Suzanne Legault craint aussi un recul sur la question des frais. Au début de son mandat, la commissaire avait remporté une bataille judiciaire interdisant l’imposition de frais supplémentaires (pouvant atteindre plusieurs centaines de dollars) pour obtenir de l’information si celle-ci est disponible sur support électronique. Or, le C-58 autorise Ottawa à rédiger un règlement encadrant l’imposition de frais supplémentaires, ce qui ouvre la porte à un retour de cette pratique.
Des oublis
Le C-58 ne prévoit par ailleurs aucune disposition pour restreindre le pouvoir des entités fédérales à caviarder les documents réclamés. « Il y a vraiment un déclin dans la divulgation, relate Mme Legault. À l’apogée du système, en 1999-2000, toute l’information était remise dans 40 % des demandes, sans caviardage. Sous le précédent gouvernement, on était tombé à 15 %, puis ça avait recommencé à remonter et on était rendu à environ 25 %. Là, depuis que le nouveau gouvernement est là, on est à nouveau en déclin, avec un taux de 19 % en 2016-2017. Le deuxième plus bas taux de l’histoire en matière d’accès à l’information au Canada, c’est la performance du nouveau gouvernement. C’est pas mal inquiétant. »
Le projet de loi entame à peine son cheminement au Sénat. Mme Legault ne sera pas présente pour assister au dénouement de cette histoire, elle qui quitte ses fonctions mercredi prochain. Son mandat de sept ans devait prendre fin en juin dernier, mais elle a accepté de rester en poste en attendant la nomination d’un successeur. Caroline Maynard prendra le relais.

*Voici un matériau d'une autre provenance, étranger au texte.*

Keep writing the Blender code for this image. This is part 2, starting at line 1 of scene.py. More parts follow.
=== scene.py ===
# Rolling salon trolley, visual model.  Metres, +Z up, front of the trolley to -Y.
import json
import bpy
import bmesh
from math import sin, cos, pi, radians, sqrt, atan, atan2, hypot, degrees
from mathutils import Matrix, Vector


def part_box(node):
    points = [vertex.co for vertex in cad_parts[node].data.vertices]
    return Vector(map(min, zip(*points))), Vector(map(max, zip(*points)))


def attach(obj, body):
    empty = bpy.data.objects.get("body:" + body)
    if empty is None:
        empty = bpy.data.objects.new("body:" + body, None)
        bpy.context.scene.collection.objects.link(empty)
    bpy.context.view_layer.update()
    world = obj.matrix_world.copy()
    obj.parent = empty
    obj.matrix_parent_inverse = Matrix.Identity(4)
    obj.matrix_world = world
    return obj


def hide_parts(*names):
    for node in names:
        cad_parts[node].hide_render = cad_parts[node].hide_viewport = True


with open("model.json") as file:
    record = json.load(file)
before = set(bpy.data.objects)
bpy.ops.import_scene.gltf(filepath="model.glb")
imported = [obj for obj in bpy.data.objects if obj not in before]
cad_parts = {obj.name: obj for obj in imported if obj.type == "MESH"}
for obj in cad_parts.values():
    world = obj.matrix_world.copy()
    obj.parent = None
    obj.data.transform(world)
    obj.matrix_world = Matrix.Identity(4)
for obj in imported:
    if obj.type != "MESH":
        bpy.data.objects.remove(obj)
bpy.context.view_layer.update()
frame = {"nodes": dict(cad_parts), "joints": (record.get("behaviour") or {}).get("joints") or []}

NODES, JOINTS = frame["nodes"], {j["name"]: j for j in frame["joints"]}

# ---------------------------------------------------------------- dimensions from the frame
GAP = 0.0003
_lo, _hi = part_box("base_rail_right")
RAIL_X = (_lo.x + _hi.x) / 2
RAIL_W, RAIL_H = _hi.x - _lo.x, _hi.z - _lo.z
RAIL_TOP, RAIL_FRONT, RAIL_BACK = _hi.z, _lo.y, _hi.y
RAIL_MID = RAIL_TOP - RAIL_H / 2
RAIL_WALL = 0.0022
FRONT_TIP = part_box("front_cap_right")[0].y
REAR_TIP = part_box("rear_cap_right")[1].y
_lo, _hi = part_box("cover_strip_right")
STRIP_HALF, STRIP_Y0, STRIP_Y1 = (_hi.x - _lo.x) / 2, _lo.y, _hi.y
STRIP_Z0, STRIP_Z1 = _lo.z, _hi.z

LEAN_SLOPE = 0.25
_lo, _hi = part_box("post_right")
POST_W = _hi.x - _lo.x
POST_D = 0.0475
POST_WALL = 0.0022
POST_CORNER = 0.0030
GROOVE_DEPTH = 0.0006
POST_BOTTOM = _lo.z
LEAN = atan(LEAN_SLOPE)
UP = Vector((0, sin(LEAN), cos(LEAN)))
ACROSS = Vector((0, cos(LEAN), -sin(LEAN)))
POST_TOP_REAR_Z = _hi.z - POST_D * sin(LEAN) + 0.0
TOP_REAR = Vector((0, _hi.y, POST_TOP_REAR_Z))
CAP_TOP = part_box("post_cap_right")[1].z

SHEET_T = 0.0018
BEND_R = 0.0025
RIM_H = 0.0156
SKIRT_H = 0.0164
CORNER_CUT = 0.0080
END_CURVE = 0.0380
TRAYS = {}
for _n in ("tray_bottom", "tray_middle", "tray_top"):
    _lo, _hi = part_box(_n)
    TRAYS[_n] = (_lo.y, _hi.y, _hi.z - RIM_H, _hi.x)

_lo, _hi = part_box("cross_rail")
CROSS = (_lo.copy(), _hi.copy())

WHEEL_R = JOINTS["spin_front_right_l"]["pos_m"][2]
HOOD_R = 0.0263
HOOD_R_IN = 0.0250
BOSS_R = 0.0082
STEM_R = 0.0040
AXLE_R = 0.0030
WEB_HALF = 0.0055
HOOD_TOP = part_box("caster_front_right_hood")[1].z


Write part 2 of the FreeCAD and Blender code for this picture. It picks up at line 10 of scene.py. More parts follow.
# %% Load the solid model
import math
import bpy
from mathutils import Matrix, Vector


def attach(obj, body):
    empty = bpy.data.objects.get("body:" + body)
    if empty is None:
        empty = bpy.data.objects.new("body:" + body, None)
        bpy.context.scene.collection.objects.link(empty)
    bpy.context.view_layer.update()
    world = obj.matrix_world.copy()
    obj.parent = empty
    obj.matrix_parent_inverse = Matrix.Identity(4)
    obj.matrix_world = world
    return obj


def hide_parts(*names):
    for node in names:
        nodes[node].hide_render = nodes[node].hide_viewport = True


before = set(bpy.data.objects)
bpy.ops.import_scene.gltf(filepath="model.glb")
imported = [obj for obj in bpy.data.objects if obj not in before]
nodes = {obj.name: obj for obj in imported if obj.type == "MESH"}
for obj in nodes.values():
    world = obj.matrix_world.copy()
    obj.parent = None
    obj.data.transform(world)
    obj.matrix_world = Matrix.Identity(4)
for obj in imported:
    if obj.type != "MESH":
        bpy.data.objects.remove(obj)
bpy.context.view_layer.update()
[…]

Mme Legault avait annoncé l’an dernier qu’elle ne solliciterait pas de second mandat. Elle craignait la perception de conflit d’intérêts, alors qu’elle aurait été en attente d’une réponse tout en continuant d’enquêter sur le gouvernement.
Le commissaire à l’environnement, le commissaire aux conflits d’intérêts et à l’éthique, le commissaire à la protection de la vie privée ainsi que le commissaire au lobbying ont aussi des mandats de sept ans renouvelables, tandis que le vérificateur général du Canada et le directeur général des élections sont nommés pour 10 ans sans possibilité de prolongation.